Submitted to: North Dakota Academy of Science Proceedings
Publication Type: Other
Publication Acceptance Date: April 25, 1996
Publication Date: N/A
Interpretive Summary: The trace element boron, found in fruits and vegetables, has an essential role in higher plants. Previous studies performed in our laboratory suggest that boron may be important for bone development in animals. The objective of this study was to investigate whether boron alleviates some of the adverse effects of vitamin D deficiency on bone. Day-old male chicks were fed a ground corn based diet, adequate in all vitamins and minerals, with the exception of boron and vitamin D. They were divided into two dietary groups, one that received additional vitamin D and one that was kept low enough in vitamin D to cause rickets, a disease characterized by poor bone growth. These groups were divided into subgroups that were fed one of several graded amounts of boron, i.e., from none through to adequate amounts of boron. After 28 days, the bones from all chicks were examined for the presence of rickets. We found that adding more and more boron, up to the amounts usually found in natural diets, progressively reduced, but did not completely eliminate the presence of rickets in the vitamin D deficient chicks. We conclude that dietary boron helps the animal use small amounts of vitamin D more effectively.
Technical Abstract: Previous research has shown that dietary boron affects several physiological indices of vitamin D deficient chicks. The objectives of this study were to attempt to further investigate the interaction between boron and vitamin D as it affects bone histology. Day-old cockerel chicks were fed basal diets adequate in all nutrients with the exception of vitamin D and boron.

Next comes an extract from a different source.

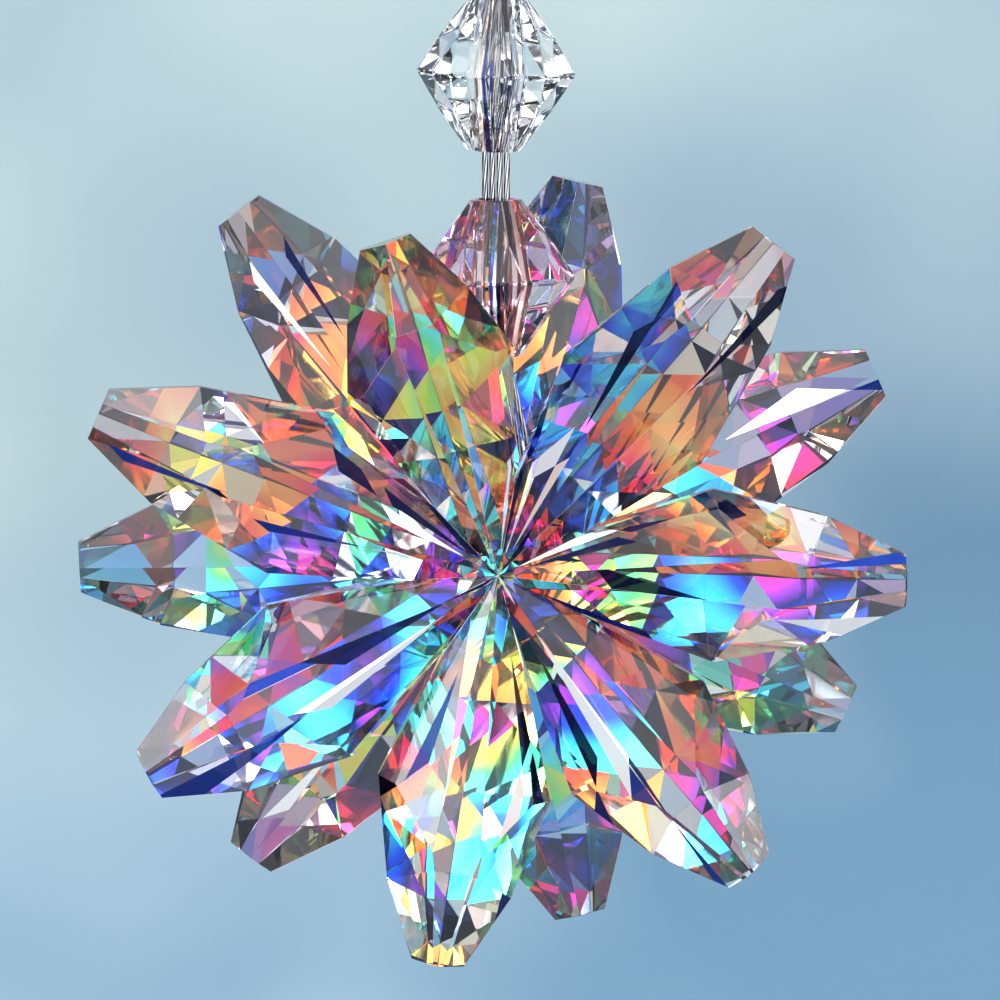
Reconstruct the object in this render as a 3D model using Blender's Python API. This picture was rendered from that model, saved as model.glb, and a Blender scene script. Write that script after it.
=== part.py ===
# Crystal suncatcher: two seven-armed stars of cut crystal stand back to back and open like
# a flower, two rings of wire hold them by the waist, and the wires rise through two
# bicone beads and a squeezed crimp tube to a hanging eye.
# +Z is up, -Y is the front, and the origin is the inside of the top of the hanging eye.

import math

import bmesh
import bpy
from mathutils import Matrix, Vector

MM = 0.001

# Wire: two closed rings in the plane y = 0, four strands side by side where they run straight.
WIRE_DIAMETER = 0.30 * MM
STRAND_GAP = 0.06 * MM
WIRE_TO_SEAT_GAP = 0.30 * MM
EYE_INNER_RADIUS = 3.40 * MM
EYE_DROP = 9.80 * MM
BEND_LENGTH = 0.70 * MM
ARC_STEPS = 22

# Crimp tube, squeezed flat over the four strands.
CRIMP_LENGTH = 2.20 * MM
CRIMP_WALL = 0.26 * MM
CRIMP_GAP = 0.30 * MM
CRIMP_DENT = 0.12 * MM
CRIMP_TO_BEAD_GAP = 0.60 * MM
CRIMP_SIDES = 24

# Bicone beads, both cut alike.
BEAD_RADIUS = 4.10 * MM
BEAD_HEIGHT = 7.80 * MM
BEAD_END_RADIUS = 1.30 * MM
BEAD_GIRDLE = 0.24 * MM
BEAD_KITE_DEPTH = 0.24 * MM
BEAD_KITE_REACH = 0.46
BEAD_FACETS = 8
BEAD_SPACING = 2.40 * MM
BEAD_TO_STAR_GAP = 0.50 * MM
BORE_CLEARANCE = 0.30 * MM
BORE_SIDES = 16
UPPER_BEAD_LEAN = math.radians(2.0)
LOWER_BEAD_TURN = math.radians(11.0)

# Stars. Heights are counted from the plane where the two meet, out along a star's own axis.
STAR_GAP = 0.30 * MM
SEAT_RADIUS = 2.00 * MM
HUB_HEIGHT = 4.50 * MM
SPINE_RISE = math.radians(17.3)
BACK_RISE = math.radians(19.8)
BACK_KEEL = math.radians(18.6)
INNER_RISE = math.radians(20.3)
INNER_FALL = math.radians(33.3)
TIP_FALL = math.radians(7.6)
VALLEY_RADIUS = 4.50 * MM
WIDEST_RADIUS = 10.60 * MM
NOTCH_ANGLE = math.radians(2.0)
SHOULDER_SHARE = 0.81
SHOULDER_HALF_WIDTH = 3.10 * MM
STRIP_SHARE = 0.75
STRIP_HALF_WIDTH = 0.95 * MM
TIP_HALF_WIDTH = 1.30 * MM
EDGE_THICKNESS = 0.60 * MM
EDGE_BEVEL = 0.45 * MM
EDGE_BEVEL_DROP = 0.31 * MM

# Each arm as its direction in degrees, from +X towards +Z, and its length as a share of the
# star's radius. The stars are ground by hand, so the arms differ a little.
STAR_RADIUS = 20.0 * MM
FRONT_ARMS = (
    (0.3, 0.995),
    (51.5, 1.070),
    (108.4, 0.880),
    (156.6, 1.065),
    (208.7, 0.980),
    (260.8, 0.955),
    (310.6, 0.945),
)
BACK_ARMS = (
    (24.0, 1.070),
    (77.0, 0.955),
    (127.0, 1.070),
    (183.0, 1.055),
    (232.4, 1.015),
    (283.2, 0.980),
    (334.8, 1.000),
)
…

Five groups were fed diets containing 125 IU vitamin D3/kg (inadequate) and supplemented with boron (as H3BO3) at 0.08, 0.27, 0.64, 1.63, or 4.20 mg B/kg. Three groups were fed diets containing 625 IU vitamin D3/kg (adequate) and supplemented with boron to contain 0.08, 0.64, and 4.20 mg B/kg. After 28 days, right tibiae were dissected and midpoint measurements were made of the articular cartilage, epiphyseal growth plate, and the calcified zone by using image analysis. Boron affected growth cartilage morphology of vitamin D-inadequate, but not vitamin-adequate chicks. Progressive increases in the amount of dietary boron added to the low-boron diets provided overall reduction in the heights of the abnormally thickened growth plate. Concurrently, the boron treatments improved the height of the calcified zone. In other words, dietary boron ameliorated the defects in cartilage maturation and calcification induced by vitamin D deficiency. These findings provide further indirect evidence that dietary boron enhances the utilization of vitamin D. Further research is necessary to establish a possible range of dietary boron that would maximize growth plate maturation.